## Begin Given information

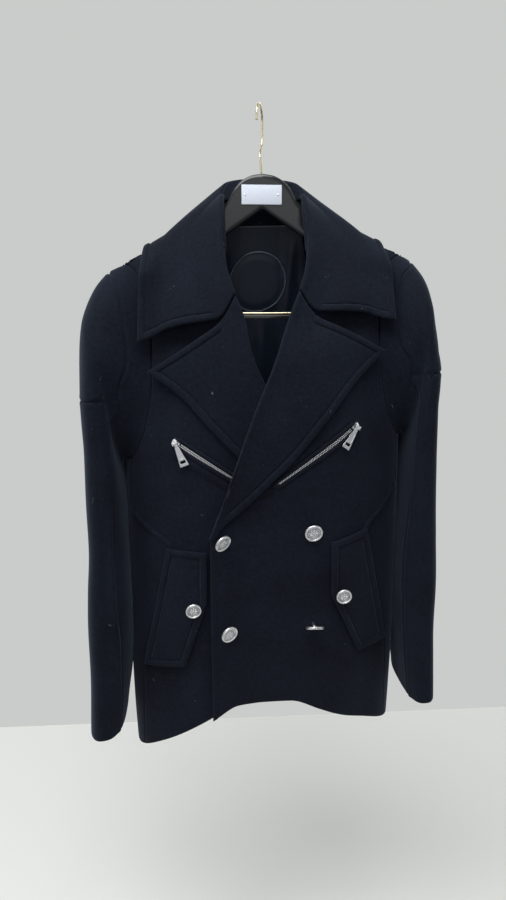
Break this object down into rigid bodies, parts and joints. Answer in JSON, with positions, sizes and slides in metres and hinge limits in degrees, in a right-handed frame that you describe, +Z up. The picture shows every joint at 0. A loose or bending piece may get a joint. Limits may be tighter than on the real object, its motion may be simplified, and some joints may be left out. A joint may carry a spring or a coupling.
{
  "type": "heavy wool double-breasted pea coat on a hanger",
  "caption": "Short heavy wool double-breasted coat with a wide collar, slanted chest zips, long pocket flaps and metal buttons, hanging from a contoured hanger with a wire hook.",
  "frame": {"origin": "inner top of the hanger's hook, where a rail or a chain carries it", "axes": "+Z up, +X to the wearer's left, the front of the coat faces -Y"},
  "size_m": [0.51, 0.234, 0.9326],
  "materials": {
    "melton_wool": "dense felted near-black navy wool",
    "lining_satin": "dark navy satin with a soft sheen",
    "silver_metal": "polished silver-coloured metal",
    "hook_gold": "pale gold wire",
    "hanger_lacquer": "glossy black",
    "plate_card": "blank pale plate"
  },
  "bodies": {
    "coat": {"front_left": "melton_wool", "side_left": "melton_wool", "front_right": "melton_wool", "side_right": "melton_wool", "back": "melton_wool", "lapel_left": "melton_wool", "flap_left": "melton_wool", "lapel_right": "melton_wool", "flap_right": "melton_wool", "collar": "melton_wool", "collar_stand": "melton_wool", "sleeve_cap_left": "melton_wool", "sleeve_outer_left": "melton_wool", "sleeve_under_left": "melton_wool", "sleeve_cap_right": "melton_wool", "sleeve_outer_right": "melton_wool", "sleeve_under_right": "melton_wool", "lining_back": "lining_satin", "lining_patch": "lining_satin", "hanger": "hanger_lacquer", "hanger_hook": "hook_gold", "hanger_bar": "hook_gold", "hanger_clamp_bar": "hanger_lacquer", "hanger_plate": "plate_card", "zip_left": "silver_metal", "zip_slider_left": "silver_metal", "zip_right": "silver_metal", "zip_slider_right": "silver_metal", "button_upper_right": "silver_metal", "button_upper_left": "silver_metal", "button_lower_right": "silver_metal", "button_lower_left": "silver_metal", "flap_button_right": "silver_metal", "flap_button_left": "silver_metal"},
    "pull_left": {"zip_pull_left": "silver_metal"},
    "pull_right": {"zip_pull_right": "silver_metal"}
  },
  "joints": [
    {"name": "zip_pull_left_hinge", "type": "hinge", "parent": "coat", "child": "pull_left", "pos_m": [0.12362, -0.11783, -0.42743], "axis": [-0.7493, -0.347, 0.564], "range_deg": [0, 150]},
    {"name": "zip_pull_right_hinge", "type": "hinge", "parent": "coat", "child": "pull_right", "pos_m": [-0.12101, -0.11038, -0.44809], "axis": [-0.8935, 0.2345, -0.383], "range_deg": [0, 150]}
  ]
}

## End Given information

> [Brief]: Every line of the data above should be reproduced word for word.

> [Exercise output]:
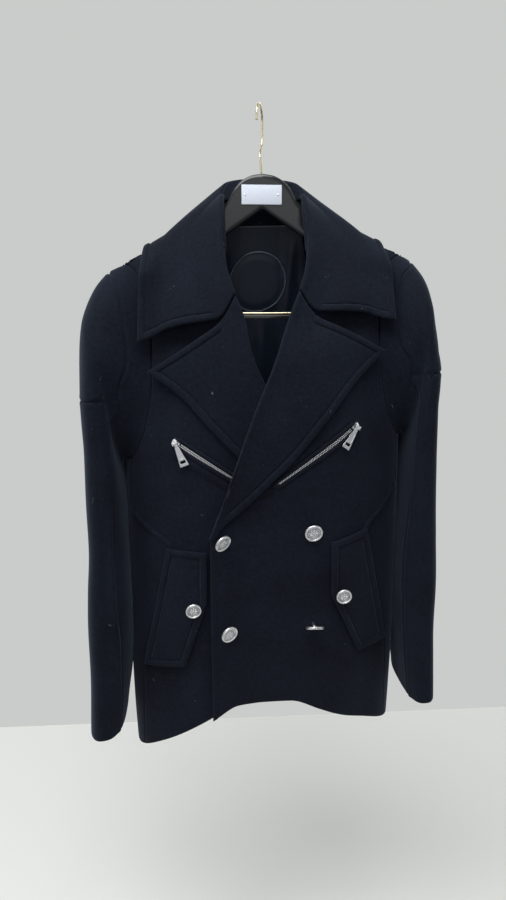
Break this object down into rigid bodies, parts and joints. Answer in JSON, with positions, sizes and slides in metres and hinge limits in degrees, in a right-handed frame that you describe, +Z up. The picture shows every joint at 0. A loose or bending piece may get a joint. Limits may be tighter than on the real object, its motion may be simplified, and some joints may be left out. A joint may carry a spring or a coupling.
{
  "type": "heavy wool double-breasted pea coat on a hanger",
  "caption": "Short heavy wool double-breasted coat with a wide collar, slanted chest zips, long pocket flaps and metal buttons, hanging from a contoured hanger with a wire hook.",
  "frame": {"origin": "inner top of the hanger's hook, where a rail or a chain carries it", "axes": "+Z up, +X to the wearer's left, the front of the coat faces -Y"},
  "size_m": [0.51, 0.234, 0.9326],
  "materials": {
    "melton_wool": "dense felted near-black navy wool",
    "lining_satin": "dark navy satin with a soft sheen",
    "silver_metal": "polished silver-coloured metal",
    "hook_gold": "pale gold wire",
    "hanger_lacquer": "glossy black",
    "plate_card": "blank pale plate"
  },
  "bodies": {
    "coat": {"front_left": "melton_wool", "side_left": "melton_wool", "front_right": "melton_wool", "side_right": "melton_wool", "back": "melton_wool", "lapel_left": "melton_wool", "flap_left": "melton_wool", "lapel_right": "melton_wool", "flap_right": "melton_wool", "collar": "melton_wool", "collar_stand": "melton_wool", "sleeve_cap_left": "melton_wool", "sleeve_outer_left": "melton_wool", "sleeve_under_left": "melton_wool", "sleeve_cap_right": "melton_wool", "sleeve_outer_right": "melton_wool", "sleeve_under_right": "melton_wool", "lining_back": "lining_satin", "lining_patch": "lining_satin", "hanger": "hanger_lacquer", "hanger_hook": "hook_gold", "hanger_bar": "hook_gold", "hanger_clamp_bar": "hanger_lacquer", "hanger_plate": "plate_card", "zip_left": "silver_metal", "zip_slider_left": "silver_metal", "zip_right": "silver_metal", "zip_slider_right": "silver_metal", "button_upper_right": "silver_metal", "button_upper_left": "silver_metal", "button_lower_right": "silver_metal", "button_lower_left": "silver_metal", "flap_button_right": "silver_metal", "flap_button_left": "silver_metal"},
    "pull_left": {"zip_pull_left": "silver_metal"},
    "pull_right": {"zip_pull_right": "silver_metal"}
  },
  "joints": [
    {"name": "zip_pull_left_hinge", "type": "hinge", "parent": "coat", "child": "pull_left", "pos_m": [0.12362, -0.11783, -0.42743], "axis": [-0.7493, -0.347, 0.564], "range_deg": [0, 150]},
    {"name": "zip_pull_right_hinge", "type": "hinge", "parent": "coat", "child": "pull_right", "pos_m": [-0.12101, -0.11038, -0.44809], "axis": [-0.8935, 0.2345, -0.383], "range_deg": [0, 150]}
  ]
}